━━ Information shown
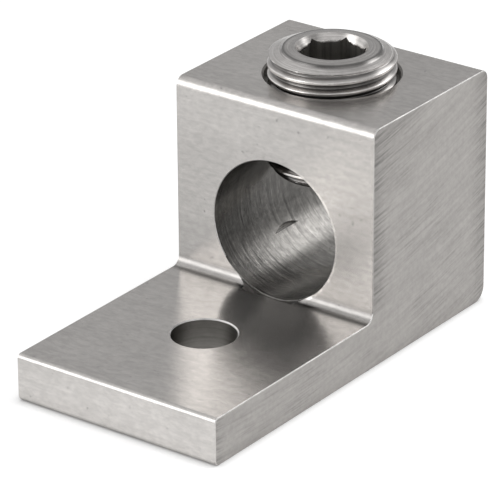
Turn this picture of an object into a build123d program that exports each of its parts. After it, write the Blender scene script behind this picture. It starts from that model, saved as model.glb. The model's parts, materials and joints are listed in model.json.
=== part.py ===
from build123d import *
import math
import os

# One-hole mechanical lug: an L-shaped aluminium body and its hexagon-socket set screw.
# Millimetres. X runs across the lug, Y from the tongue towards the block, Z up from the base.
# The origin is on the stud hole's axis, in the plane of the base.

# Extruded L section
lug_width = 38.1
tongue_length = 41.1
tongue_thickness = 8.0
block_depth = 31.6
block_height = 40.3
top_front_radius = 1.6
top_back_radius = 1.6
bottom_back_radius = 2.4
inner_fillet_radius = 1.6
tongue_top_radius = 0.8
tongue_bottom_radius = 0.9
saw_edge_break = 0.15

# Stud hole in the tongue
stud_hole_diameter = 10.5
stud_hole_from_end = 22.6
stud_hole_edge_break = 0.2

# Wire port through the block
wire_port_diameter = 23.5
wire_port_floor = 6.85
wire_port_edge_break = 0.2
wire_entry_chamfer = 0.5
port_cutter_overrun = 2.3

# Set screw, plain at its thread's outer diameter
thread_diameter = 20.64
screw_length = 20.64
screw_stand_out = 4.5
screw_point_chamfer = 1.2
head_face_radius = 7.9
head_face_drop = 0.2
head_step_width = 0.3
head_step_depth = 0.35
head_cone_angle = 19.0
hex_across_flats = 9.525
hex_depth = 9.5
hex_turn = 41.3
hex_mouth_diameter = 11.7
hex_mouth_angle = 70.0
hex_pilot_diameter = 9.8
hex_pilot_point_angle = 118.0

# Tapped hole above the wire port, cut clear of the screw's thread
thread_clearance = 0.08
counterbore_clearance = 0.58
counterbore_depth = 1.6
counterbore_edge_break = 0.3
tap_drill_diameter = 19.05
tap_drill_reach = 29.3
tap_reach = 20.0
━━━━
== Your task ==
Lines from the beginning of the data above through the line containing "hex_pilot_point_angle = 118.0" are to be returned exactly, and no others.

== Correct output ==
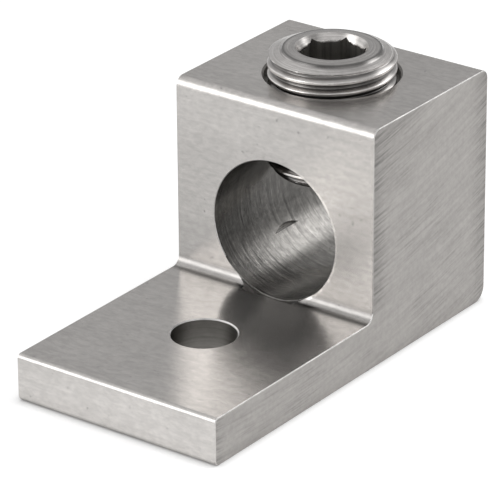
Turn this picture of an object into a build123d program that exports each of its parts. After it, write the Blender scene script behind this picture. It starts from that model, saved as model.glb. The model's parts, materials and joints are listed in model.json.
=== part.py ===
from build123d import *
import math
import os

# One-hole mechanical lug: an L-shaped aluminium body and its hexagon-socket set screw.
# Millimetres. X runs across the lug, Y from the tongue towards the block, Z up from the base.
# The origin is on the stud hole's axis, in the plane of the base.

# Extruded L section
lug_width = 38.1
tongue_length = 41.1
tongue_thickness = 8.0
block_depth = 31.6
block_height = 40.3
top_front_radius = 1.6
top_back_radius = 1.6
bottom_back_radius = 2.4
inner_fillet_radius = 1.6
tongue_top_radius = 0.8
tongue_bottom_radius = 0.9
saw_edge_break = 0.15

# Stud hole in the tongue
stud_hole_diameter = 10.5
stud_hole_from_end = 22.6
stud_hole_edge_break = 0.2

# Wire port through the block
wire_port_diameter = 23.5
wire_port_floor = 6.85
wire_port_edge_break = 0.2
wire_entry_chamfer = 0.5
port_cutter_overrun = 2.3

# Set screw, plain at its thread's outer diameter
thread_diameter = 20.64
screw_length = 20.64
screw_stand_out = 4.5
screw_point_chamfer = 1.2
head_face_radius = 7.9
head_face_drop = 0.2
head_step_width = 0.3
head_step_depth = 0.35
head_cone_angle = 19.0
hex_across_flats = 9.525
hex_depth = 9.5
hex_turn = 41.3
hex_mouth_diameter = 11.7
hex_mouth_angle = 70.0
hex_pilot_diameter = 9.8
hex_pilot_point_angle = 118.0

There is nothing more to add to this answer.